Peut-on encore s’installer à Paris avec des revenus modestes ?

La spéculation a eu raison de tout cela. Financièrement, les jeunes couples ne peuvent plus se le permettre. L’embourgeoisement de Paris est devenu une réalité. Les pauvres, il n’en reste quasiment plus. Avec des enfants, ils ont besoin de crèches. Encore faut-il avoir des puéricultrices… Or vous constaterez que les chiffres de l’absentéisme les plus élevés concernent le personnel dédié à la petite enfance. Pourquoi ? Parce qu’avec leurs salaires, elles habitent en grande banlieue et qu’elles doivent se lever à 5 heures du matin pour déposer leurs propres enfants puis arriver à Paris… Bref, ça ne marche pas. Accordons donc les logements sociaux aux personnes dont la présence constitue une forme de multiplicateur de sociabilité : le personnel des crèches, les infirmières, les policiers, etc. Il faut assumer cet arbitraire. Ces logements à loyer modéré doivent être destinés en priorité aux gens qui de par leur métier luttent contre le dépeuplement de la ville. Il n’y a pas de fatalité. On peut agir, adopter une politique favorable à cette diversité.

Avec les attentats de novembre, les Parisiens ont redécouvert l’importance des cafés, des terrasses. Est-ce cela l’esprit de Paris ?

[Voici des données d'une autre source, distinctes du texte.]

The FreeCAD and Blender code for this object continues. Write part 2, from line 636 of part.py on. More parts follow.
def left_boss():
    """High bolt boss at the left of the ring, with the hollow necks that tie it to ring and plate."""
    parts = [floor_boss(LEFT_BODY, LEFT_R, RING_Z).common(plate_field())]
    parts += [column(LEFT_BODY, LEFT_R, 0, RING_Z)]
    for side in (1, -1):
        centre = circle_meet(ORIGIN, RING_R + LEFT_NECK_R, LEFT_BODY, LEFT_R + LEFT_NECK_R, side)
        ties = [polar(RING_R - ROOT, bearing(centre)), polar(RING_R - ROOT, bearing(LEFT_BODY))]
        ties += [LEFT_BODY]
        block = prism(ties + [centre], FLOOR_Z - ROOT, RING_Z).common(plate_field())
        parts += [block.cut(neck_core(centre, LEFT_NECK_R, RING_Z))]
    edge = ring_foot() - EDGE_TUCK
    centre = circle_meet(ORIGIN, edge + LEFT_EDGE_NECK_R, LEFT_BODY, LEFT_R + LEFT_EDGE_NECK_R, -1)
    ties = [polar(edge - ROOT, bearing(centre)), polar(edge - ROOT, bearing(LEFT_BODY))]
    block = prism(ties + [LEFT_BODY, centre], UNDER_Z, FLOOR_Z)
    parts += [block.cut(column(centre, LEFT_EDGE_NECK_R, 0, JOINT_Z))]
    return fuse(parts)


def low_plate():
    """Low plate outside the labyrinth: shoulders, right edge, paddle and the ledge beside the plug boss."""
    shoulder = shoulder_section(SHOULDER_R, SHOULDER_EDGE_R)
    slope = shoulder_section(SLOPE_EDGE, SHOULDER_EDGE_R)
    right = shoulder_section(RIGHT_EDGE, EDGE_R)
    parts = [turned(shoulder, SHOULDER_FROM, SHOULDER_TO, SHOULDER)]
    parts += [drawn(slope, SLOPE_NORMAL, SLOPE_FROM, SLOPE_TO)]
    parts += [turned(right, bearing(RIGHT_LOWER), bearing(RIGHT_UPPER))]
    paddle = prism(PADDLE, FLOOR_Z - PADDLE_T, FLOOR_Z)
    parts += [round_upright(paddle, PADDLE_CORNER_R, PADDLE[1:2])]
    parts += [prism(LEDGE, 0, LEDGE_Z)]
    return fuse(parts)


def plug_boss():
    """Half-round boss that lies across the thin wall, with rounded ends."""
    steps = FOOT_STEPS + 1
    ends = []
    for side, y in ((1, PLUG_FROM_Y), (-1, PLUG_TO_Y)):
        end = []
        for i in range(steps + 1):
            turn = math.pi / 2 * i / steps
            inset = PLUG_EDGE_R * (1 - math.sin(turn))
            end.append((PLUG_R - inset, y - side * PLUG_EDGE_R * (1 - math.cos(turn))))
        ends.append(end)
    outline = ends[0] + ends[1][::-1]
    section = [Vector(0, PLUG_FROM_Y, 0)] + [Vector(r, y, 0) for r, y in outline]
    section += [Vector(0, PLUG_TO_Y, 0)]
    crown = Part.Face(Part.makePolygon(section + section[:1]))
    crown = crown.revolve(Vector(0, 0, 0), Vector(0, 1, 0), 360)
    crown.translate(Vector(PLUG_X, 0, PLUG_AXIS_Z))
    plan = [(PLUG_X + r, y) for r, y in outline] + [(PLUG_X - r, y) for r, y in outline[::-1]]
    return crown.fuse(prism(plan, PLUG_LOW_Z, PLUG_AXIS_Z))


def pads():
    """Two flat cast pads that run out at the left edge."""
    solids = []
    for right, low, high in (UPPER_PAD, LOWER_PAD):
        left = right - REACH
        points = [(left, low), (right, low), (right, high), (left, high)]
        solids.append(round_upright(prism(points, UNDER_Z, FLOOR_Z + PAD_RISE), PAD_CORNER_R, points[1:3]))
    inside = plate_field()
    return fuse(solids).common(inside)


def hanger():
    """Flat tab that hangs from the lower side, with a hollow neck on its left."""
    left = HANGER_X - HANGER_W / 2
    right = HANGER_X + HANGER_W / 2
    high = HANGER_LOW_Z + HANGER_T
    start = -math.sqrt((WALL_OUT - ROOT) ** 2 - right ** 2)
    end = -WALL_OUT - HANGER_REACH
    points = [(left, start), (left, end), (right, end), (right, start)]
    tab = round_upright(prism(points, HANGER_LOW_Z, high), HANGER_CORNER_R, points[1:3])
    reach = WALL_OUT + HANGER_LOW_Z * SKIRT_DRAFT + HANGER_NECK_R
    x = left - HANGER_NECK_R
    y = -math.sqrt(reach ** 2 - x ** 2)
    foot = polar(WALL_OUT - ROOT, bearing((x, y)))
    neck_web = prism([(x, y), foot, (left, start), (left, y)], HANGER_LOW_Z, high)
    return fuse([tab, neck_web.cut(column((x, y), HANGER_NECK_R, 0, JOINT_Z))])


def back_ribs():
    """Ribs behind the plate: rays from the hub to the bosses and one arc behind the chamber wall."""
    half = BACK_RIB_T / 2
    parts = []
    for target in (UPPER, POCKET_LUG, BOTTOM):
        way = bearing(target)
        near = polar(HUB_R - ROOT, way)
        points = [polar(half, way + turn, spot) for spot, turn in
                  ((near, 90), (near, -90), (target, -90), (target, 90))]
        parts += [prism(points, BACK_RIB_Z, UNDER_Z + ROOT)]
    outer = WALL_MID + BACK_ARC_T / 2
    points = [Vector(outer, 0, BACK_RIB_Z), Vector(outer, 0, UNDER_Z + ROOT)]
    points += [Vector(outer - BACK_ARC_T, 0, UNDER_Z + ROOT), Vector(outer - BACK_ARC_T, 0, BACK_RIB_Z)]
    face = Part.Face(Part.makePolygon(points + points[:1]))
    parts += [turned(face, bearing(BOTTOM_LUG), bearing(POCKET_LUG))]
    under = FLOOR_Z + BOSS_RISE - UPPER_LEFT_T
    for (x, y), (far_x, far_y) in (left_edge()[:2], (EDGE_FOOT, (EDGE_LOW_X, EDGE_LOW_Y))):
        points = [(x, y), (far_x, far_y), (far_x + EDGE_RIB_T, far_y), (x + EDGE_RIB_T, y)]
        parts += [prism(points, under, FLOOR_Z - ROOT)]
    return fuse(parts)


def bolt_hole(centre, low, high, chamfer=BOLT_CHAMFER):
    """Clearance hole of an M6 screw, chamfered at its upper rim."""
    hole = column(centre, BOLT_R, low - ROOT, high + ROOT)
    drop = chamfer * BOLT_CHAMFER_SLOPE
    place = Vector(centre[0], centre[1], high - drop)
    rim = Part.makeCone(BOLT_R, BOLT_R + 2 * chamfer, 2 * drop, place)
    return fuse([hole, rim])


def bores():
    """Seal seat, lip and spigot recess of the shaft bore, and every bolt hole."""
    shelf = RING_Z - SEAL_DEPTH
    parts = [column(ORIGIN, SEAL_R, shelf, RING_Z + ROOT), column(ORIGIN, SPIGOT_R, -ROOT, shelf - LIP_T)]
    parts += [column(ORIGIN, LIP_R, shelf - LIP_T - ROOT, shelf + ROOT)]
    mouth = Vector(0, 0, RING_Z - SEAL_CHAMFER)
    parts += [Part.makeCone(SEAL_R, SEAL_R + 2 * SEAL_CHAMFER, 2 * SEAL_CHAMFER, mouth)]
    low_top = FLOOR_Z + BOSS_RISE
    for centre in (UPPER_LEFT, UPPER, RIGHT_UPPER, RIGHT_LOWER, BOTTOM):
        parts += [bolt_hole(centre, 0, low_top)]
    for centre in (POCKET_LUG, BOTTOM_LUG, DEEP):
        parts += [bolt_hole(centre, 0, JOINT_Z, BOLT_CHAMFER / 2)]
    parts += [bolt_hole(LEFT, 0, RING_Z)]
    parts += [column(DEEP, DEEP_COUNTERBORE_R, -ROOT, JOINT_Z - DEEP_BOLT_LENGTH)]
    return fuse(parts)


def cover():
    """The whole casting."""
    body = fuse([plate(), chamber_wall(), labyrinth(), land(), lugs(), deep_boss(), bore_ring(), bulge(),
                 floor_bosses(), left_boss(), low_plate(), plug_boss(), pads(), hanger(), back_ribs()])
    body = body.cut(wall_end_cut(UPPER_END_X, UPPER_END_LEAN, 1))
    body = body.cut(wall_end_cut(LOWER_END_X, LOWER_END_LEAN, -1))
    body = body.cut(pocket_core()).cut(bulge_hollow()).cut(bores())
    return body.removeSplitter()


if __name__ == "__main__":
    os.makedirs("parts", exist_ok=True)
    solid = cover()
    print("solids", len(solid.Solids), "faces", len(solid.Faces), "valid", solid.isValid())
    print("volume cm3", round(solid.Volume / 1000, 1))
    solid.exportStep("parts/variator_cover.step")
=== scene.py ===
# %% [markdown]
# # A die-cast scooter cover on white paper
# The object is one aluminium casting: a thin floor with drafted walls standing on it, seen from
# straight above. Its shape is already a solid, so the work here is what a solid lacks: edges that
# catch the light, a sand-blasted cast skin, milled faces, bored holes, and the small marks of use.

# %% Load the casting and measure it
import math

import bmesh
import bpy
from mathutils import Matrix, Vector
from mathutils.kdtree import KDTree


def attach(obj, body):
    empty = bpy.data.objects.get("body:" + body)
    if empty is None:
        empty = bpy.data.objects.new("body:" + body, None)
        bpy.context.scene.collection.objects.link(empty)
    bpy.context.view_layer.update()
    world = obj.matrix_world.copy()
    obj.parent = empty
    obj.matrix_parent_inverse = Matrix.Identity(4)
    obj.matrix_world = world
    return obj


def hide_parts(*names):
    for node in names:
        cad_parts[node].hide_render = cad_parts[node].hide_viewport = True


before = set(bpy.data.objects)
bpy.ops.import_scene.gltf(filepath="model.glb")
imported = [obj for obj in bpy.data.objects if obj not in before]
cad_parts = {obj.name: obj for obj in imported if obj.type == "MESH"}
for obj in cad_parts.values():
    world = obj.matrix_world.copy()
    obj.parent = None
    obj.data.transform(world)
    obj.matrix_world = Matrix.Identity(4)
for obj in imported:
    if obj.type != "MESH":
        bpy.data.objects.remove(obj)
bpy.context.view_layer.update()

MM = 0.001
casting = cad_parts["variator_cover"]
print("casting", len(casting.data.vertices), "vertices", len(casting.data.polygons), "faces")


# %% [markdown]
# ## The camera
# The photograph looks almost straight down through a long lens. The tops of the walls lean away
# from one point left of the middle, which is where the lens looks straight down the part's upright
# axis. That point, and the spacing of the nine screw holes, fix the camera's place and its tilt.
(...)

J’ai bien peur que ce ne soit plus que cela. Pour être franc, je ne vois plus d’esprit de Paris. L’esprit de Paris, c’est l’extrême diversité sociale et des âges, pour le meilleur ou pour le pire. Ce Paris-là ne peut pas se comparer à un Paris en voie d’uniformisation d’âges, de conditions sociales, de façon de s’habiller, de penser. On finira par chercher la diversité à Auteuil ! L’esprit de Paris, il est dans la tête des étrangers. L’étoile sera tout à fait éteinte que cela durera encore longtemps.